PROVIDED DATA:
——
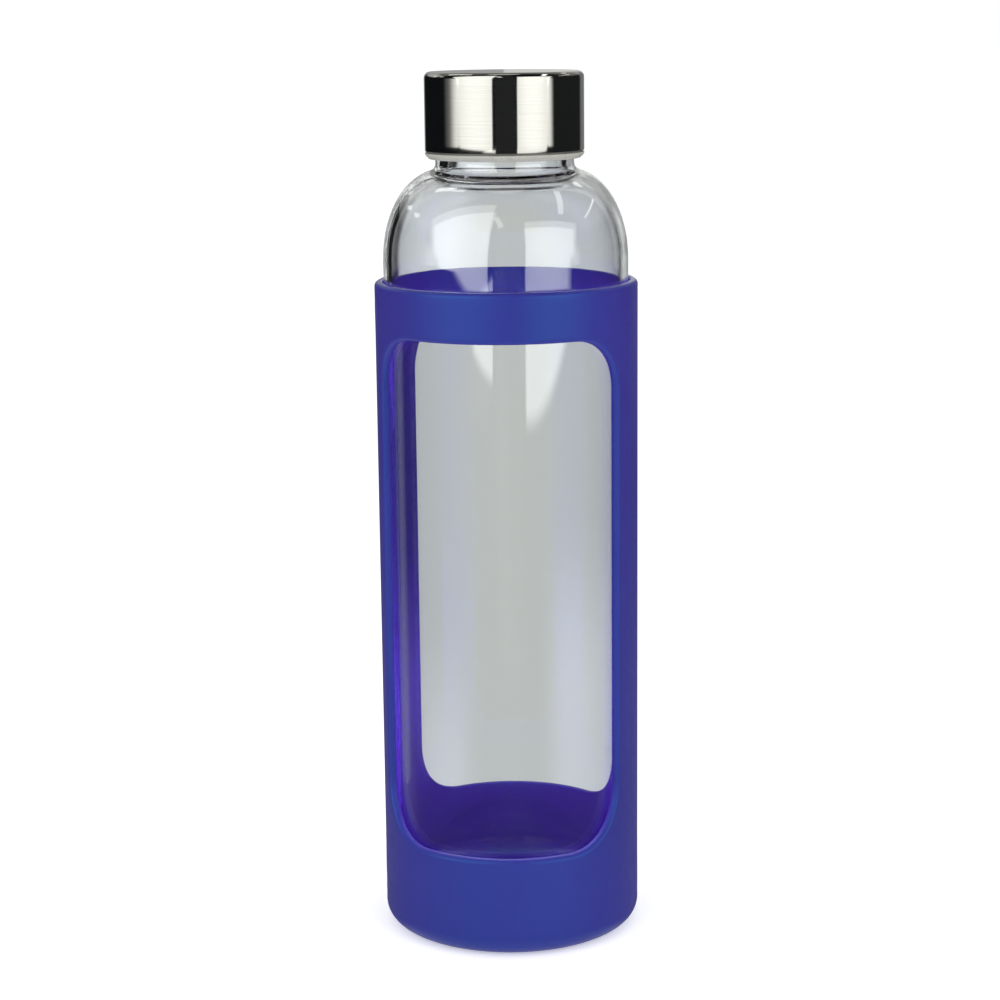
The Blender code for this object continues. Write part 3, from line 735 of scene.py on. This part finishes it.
——
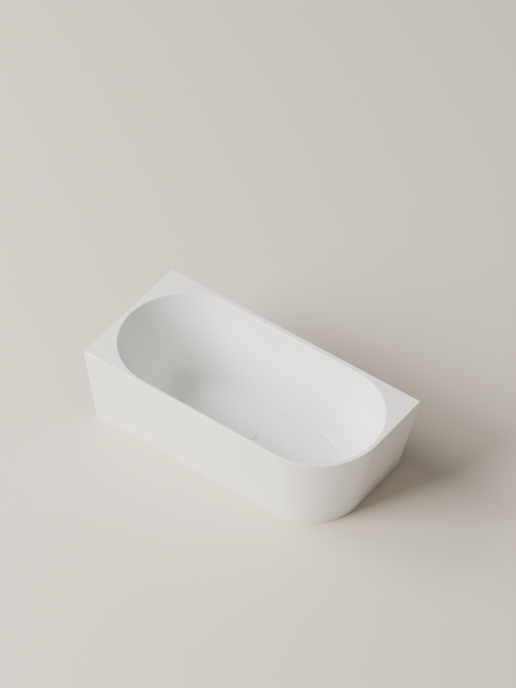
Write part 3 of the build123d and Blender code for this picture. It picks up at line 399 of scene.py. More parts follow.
——
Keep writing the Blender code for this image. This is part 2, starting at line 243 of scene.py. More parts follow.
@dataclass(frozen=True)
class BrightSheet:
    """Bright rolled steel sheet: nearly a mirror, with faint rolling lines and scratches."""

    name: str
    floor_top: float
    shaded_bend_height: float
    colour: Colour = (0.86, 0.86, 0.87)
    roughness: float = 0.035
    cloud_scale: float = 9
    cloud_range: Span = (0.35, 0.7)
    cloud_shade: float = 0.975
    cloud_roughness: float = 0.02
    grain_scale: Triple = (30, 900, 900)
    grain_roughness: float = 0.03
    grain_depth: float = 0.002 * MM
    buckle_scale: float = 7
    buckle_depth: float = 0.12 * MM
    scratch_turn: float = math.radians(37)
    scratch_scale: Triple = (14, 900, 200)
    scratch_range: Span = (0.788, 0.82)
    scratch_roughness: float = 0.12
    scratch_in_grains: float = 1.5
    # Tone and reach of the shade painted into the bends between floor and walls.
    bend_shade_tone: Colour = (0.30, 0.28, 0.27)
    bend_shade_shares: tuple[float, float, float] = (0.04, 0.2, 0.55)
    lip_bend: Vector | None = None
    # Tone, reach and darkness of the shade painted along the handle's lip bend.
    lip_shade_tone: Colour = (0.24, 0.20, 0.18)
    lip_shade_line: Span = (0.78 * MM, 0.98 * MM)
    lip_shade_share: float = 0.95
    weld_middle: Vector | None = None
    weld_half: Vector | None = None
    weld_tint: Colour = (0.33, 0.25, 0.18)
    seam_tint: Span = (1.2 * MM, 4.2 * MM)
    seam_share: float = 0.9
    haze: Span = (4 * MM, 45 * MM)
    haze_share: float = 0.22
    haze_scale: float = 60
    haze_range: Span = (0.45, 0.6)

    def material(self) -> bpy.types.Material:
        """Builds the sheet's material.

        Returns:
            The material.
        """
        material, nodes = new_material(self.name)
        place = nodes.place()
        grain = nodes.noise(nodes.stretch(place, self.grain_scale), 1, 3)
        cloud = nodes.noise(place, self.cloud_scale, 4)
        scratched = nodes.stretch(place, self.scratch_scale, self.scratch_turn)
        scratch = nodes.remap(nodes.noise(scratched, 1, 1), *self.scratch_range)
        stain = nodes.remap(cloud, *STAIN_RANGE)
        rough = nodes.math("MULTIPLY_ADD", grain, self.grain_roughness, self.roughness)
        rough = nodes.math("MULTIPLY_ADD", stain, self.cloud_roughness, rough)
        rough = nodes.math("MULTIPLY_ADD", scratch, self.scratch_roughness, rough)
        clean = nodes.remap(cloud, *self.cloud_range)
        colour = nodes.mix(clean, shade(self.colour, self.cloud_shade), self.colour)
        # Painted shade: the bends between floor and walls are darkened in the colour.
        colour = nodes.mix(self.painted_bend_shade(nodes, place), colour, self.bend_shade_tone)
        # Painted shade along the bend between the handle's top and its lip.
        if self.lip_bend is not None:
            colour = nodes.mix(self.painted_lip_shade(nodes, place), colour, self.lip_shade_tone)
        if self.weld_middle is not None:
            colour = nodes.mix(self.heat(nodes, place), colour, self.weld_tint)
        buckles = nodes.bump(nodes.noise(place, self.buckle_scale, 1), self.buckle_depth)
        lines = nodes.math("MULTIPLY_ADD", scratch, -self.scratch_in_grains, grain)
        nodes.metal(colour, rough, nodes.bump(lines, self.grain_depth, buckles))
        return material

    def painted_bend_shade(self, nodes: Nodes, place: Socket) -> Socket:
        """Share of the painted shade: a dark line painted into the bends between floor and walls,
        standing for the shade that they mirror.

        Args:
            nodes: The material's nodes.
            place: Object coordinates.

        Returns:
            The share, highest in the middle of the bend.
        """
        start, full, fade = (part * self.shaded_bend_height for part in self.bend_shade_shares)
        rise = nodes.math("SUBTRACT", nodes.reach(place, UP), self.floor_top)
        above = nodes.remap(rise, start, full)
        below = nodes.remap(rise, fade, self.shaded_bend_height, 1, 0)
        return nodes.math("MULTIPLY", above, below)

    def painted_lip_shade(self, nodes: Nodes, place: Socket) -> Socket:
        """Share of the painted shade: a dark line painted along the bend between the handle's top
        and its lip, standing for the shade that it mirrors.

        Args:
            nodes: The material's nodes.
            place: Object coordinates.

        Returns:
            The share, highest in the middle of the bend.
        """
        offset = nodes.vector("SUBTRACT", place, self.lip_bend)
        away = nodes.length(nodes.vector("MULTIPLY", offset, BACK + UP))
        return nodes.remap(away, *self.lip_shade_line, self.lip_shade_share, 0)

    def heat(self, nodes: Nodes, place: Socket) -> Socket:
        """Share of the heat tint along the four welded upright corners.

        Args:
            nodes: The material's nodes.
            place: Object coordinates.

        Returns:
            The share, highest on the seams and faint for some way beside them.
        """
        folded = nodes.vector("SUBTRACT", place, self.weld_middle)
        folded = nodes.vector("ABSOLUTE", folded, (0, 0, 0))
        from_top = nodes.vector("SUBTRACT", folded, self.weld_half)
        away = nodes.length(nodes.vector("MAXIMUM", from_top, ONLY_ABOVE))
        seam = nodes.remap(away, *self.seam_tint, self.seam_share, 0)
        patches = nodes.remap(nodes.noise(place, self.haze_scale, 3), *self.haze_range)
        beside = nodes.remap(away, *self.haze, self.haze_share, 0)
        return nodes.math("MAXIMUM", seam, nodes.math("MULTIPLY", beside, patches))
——
WHAT NEEDS TO BE DONE:
Exactly repeat the lines from the line with "Keep writing the" to the line with "steel sheet: nearly", including both, and output nothing else.

FULL RESPONSE:
Keep writing the Blender code for this image. This is part 2, starting at line 243 of scene.py. More parts follow.
@dataclass(frozen=True)
class BrightSheet:
    """Bright rolled steel sheet: nearly a mirror, with faint rolling lines and scratches."""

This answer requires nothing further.